Top 10 Questions First-Time Buyers Should Ask Before Investing in a Property Project
Recent Trends in Property Project Investments
The current market has seen a noticeable shift toward off-plan and newly developed property projects, particularly in suburban and regeneration zones. Developers increasingly target first-time buyers with deposit contribution schemes, flexible payment plans, and reduced entry price points. At the same time, rising construction costs and interest rate variability have made due diligence more critical than ever. Buyers now face a landscape where early commitment can offer capital growth potential, but also carries elevated risk if a project stalls or fails to meet expectations.

Background: Why These Questions Matter Now
Property projects differ significantly from buying an existing home. They involve longer timelines, reliance on developer reputation, and exposure to market shifts during the build phase. Many first-time buyers enter such agreements primarily on the strength of marketing materials and showroom displays, without verifying key legal, financial, or planning details. Recent industry discussions have highlighted cases where project delays, specification downgrades, or unexpected service charges created financial strain for unprepared purchasers. Understanding the right questions to ask before signing a contract can distinguish a sound investment from a costly mistake.

User Concerns: The 10 Essential Questions
Below are the core questions that every first-time buyer should raise with the developer, legal advisor, or lender before committing to a property project. Each addresses a common area of uncertainty or risk.
- 1. What is the estimated completion date, and what protections exist if it is delayed? Ask for a realistic timeline and whether penalty clauses or cancellation rights apply if the project runs beyond a set period.
- 2. Is the developer’s track record available for review? Request references or details on previous completed projects, including whether any were finished on time and within the original specification.
- 3. What exact fixtures, finishes, and fittings are included in the purchase price? Obtain a detailed specification sheet and confirm which items are subject to upgrade charges or substitution at the developer’s discretion.
- 4. How are service charges and ground rents structured, and can they increase? Review the estimated annual charges and the mechanism for future rises. Some leases contain review clauses that can significantly raise ongoing costs.
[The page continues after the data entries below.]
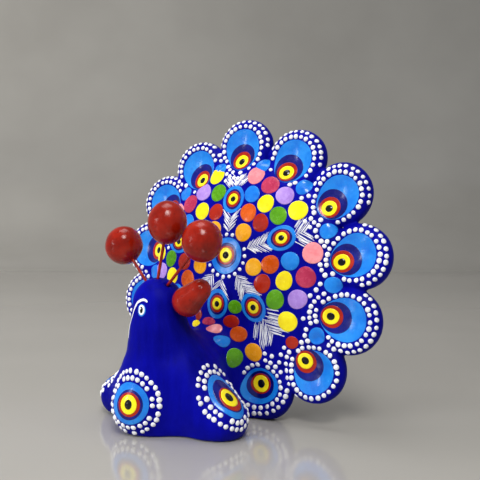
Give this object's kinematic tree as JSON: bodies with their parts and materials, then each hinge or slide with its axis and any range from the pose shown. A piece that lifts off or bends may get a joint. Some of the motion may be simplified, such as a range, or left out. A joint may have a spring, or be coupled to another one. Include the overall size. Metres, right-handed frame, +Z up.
{
  "type": "clay peacock figurine",
  "caption": "Hand-built clay peacock with a scalloped fan tail, a hollow bell-shaped body on knob feet, a blunt upturned beak, and clay balls on springy wires for a crest.",
  "frame": {"origin": "on the ground under the middle of the bounding box", "axes": "+Z up, the peacock faces -Y, and its left side is +X"},
  "size_m": [0.1578, 0.0916, 0.1543],
  "materials": {
    "blue_clay": "low-fired clay under matte ultramarine paint, with raised painted dots and eyes",
    "red_beak": "clay under glossy brick-red paint",
    "red_ball": "hand-rolled clay under glossy brick-red paint",
    "red_wire": "steel wire painted brick red"
  },
  "bodies": {
    "figure": {"body_bell": "blue_clay", "front_foot": "blue_clay", "left_foot": "blue_clay", "right_foot": "blue_clay", "tail_disc": "blue_clay", "tail_lobe_01": "blue_clay", "tail_lobe_02": "blue_clay", "tail_lobe_03": "blue_clay", "tail_lobe_04": "blue_clay", "tail_lobe_05": "blue_clay", "tail_lobe_06": "blue_clay", "tail_lobe_07": "blue_clay", "tail_lobe_08": "blue_clay", "tail_lobe_09": "blue_clay", "tail_lobe_10": "blue_clay", "tail_lobe_11": "blue_clay", "tail_lobe_12": "blue_clay", "tail_lobe_13": "blue_clay", "beak": "red_beak", "crest_wire_root_1": "red_wire", "crest_wire_root_2": "red_wire", "crest_wire_root_3": "red_wire"},
    "crest_1": {"crest_wire_1": "red_wire", "crest_ball_1": "red_ball"},
    "crest_2": {"crest_wire_2": "red_wire", "crest_ball_2": "red_ball"},
    "crest_3": {"crest_wire_3": "red_wire", "crest_ball_3": "red_ball"}
  },
  "joints": [
    {"name": "crest_sway_1", "type": "hinge", "parent": "figure", "child": "crest_1", "pos_m": [-0.01705, -0.0271, 0.06788], "axis": [0.7234, 0, 0.6905], "range_deg": [-8, 8], "stiffness_Nm_per_rad": 1.2},
    {"name": "crest_sway_2", "type": "hinge", "parent": "figure", "child": "crest_2", "pos_m": [-0.01056, -0.0271, 0.07022], "axis": [0.9748, 0, -0.2232], "range_deg": [-8, 8], "stiffness_Nm_per_rad": 1.2},
    {"name": "crest_sway_3", "type": "hinge", "parent": "figure", "child": "crest_3", "pos_m": [-0.00445, -0.0271, 0.0677], "axis": [0.6987, 0, -0.7155], "range_deg": [-8, 8], "stiffness_Nm_per_rad": 1.2}
  ]
}
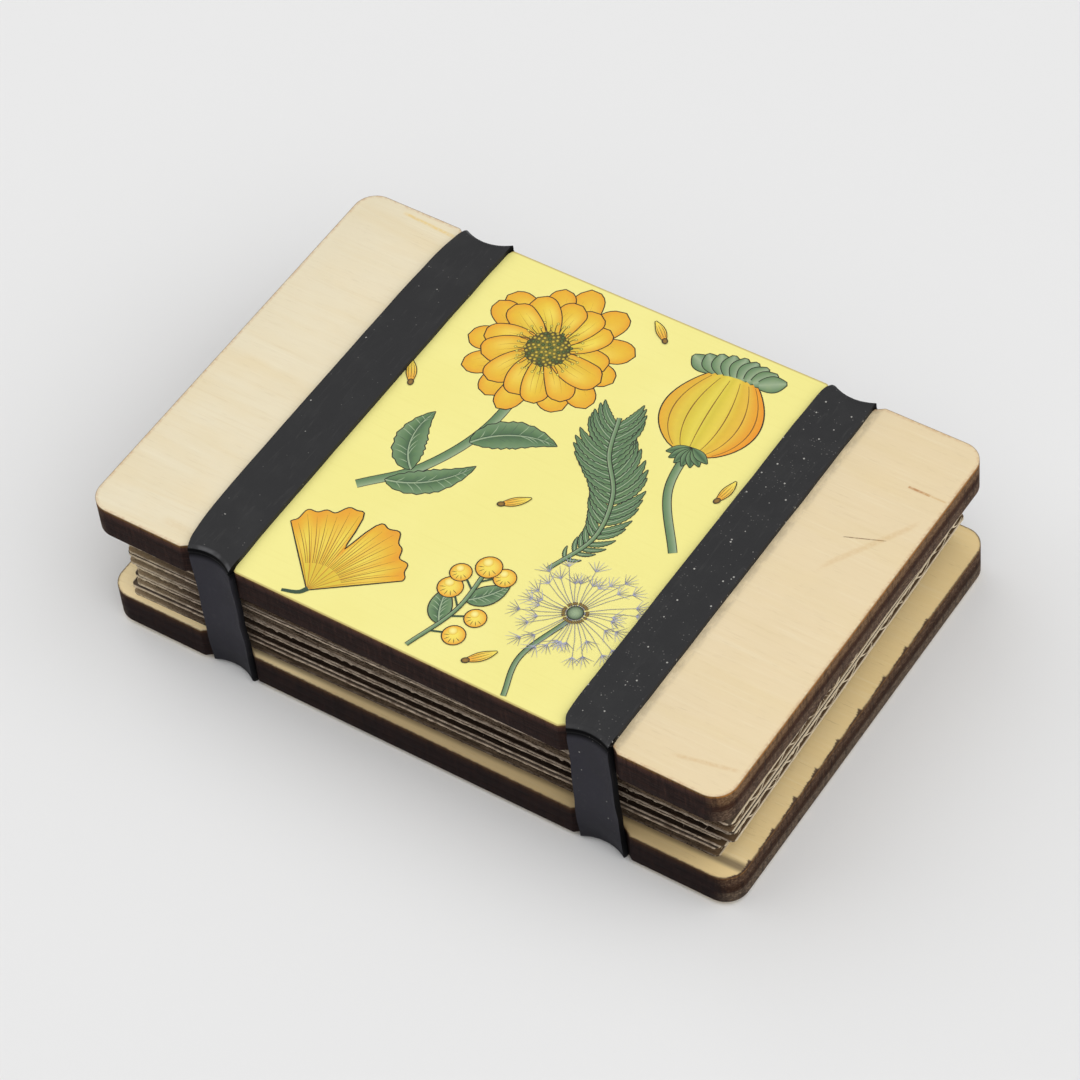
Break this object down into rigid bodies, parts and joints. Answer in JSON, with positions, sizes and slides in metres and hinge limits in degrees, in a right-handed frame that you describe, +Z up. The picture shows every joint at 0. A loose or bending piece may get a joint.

- 5. What happens if the developer goes into administration before completion? Understand whether your deposit is protected under a government-backed scheme or if you would rank as an unsecured creditor.
- 6. Are there any planning conditions or restrictions that affect the property or surrounding area? Check the full planning consent for the project and inquire about any conditions related to parking, building height, or shared amenities.
- 7. What is the exact legal tenure and any shared ownership or leasehold obligations? Confirm whether the property is freehold, leasehold, or part of a shared ownership scheme, and what rights and restrictions apply.
- 8. How will the property’s market value be assessed at completion? Some lenders require a revaluation close to handover. Ask whether the developer offers any price guarantee if the market declines before you complete.
- 9. What is the cooling-off period, and what are the cancellation terms? Clarify how many days you have to change your mind after reserving or exchanging contracts, and any financial penalties for withdrawal.
- 10. Are there any hidden costs, such as parking fees, estate management charges, or community levies? Request a full breakdown of all recurring and one-off costs beyond the purchase price, including legal fees and stamp duty.
Likely Impact on First-Time Buyer Decisions
Asking these questions early can reshape a buyer’s entire approach to a property project. Those who receive clear, documented answers are better positioned to compare developments on an equal basis and avoid projects with vague terms or weak consumer protections. Conversely, a developer who hesitates or provides only verbal assurances may signal higher risk. In practice, buyers who go through this checklist tend to negotiate stronger contract terms, choose projects with demonstrable track records, and secure financing more easily because lenders view informed buyers as lower-risk clients. The overarching effect is a more transparent transaction and fewer post-completion disputes.
What to Watch Next
Industry observers expect regulatory bodies to introduce tighter disclosure requirements for property projects in the coming cycles, especially around service charge caps and completion guarantees. First-time buyers should monitor changes in local planning policies and mortgage product availability for new-build homes. Market intelligence on developer solvency and material cost trends will also remain important. Keeping an eye on resale values in similar projects can provide early warning of oversupply or declining desirability. Buyers who stay engaged with these indicators after purchase will be better prepared for any resale or re-mortgage decisions down the line.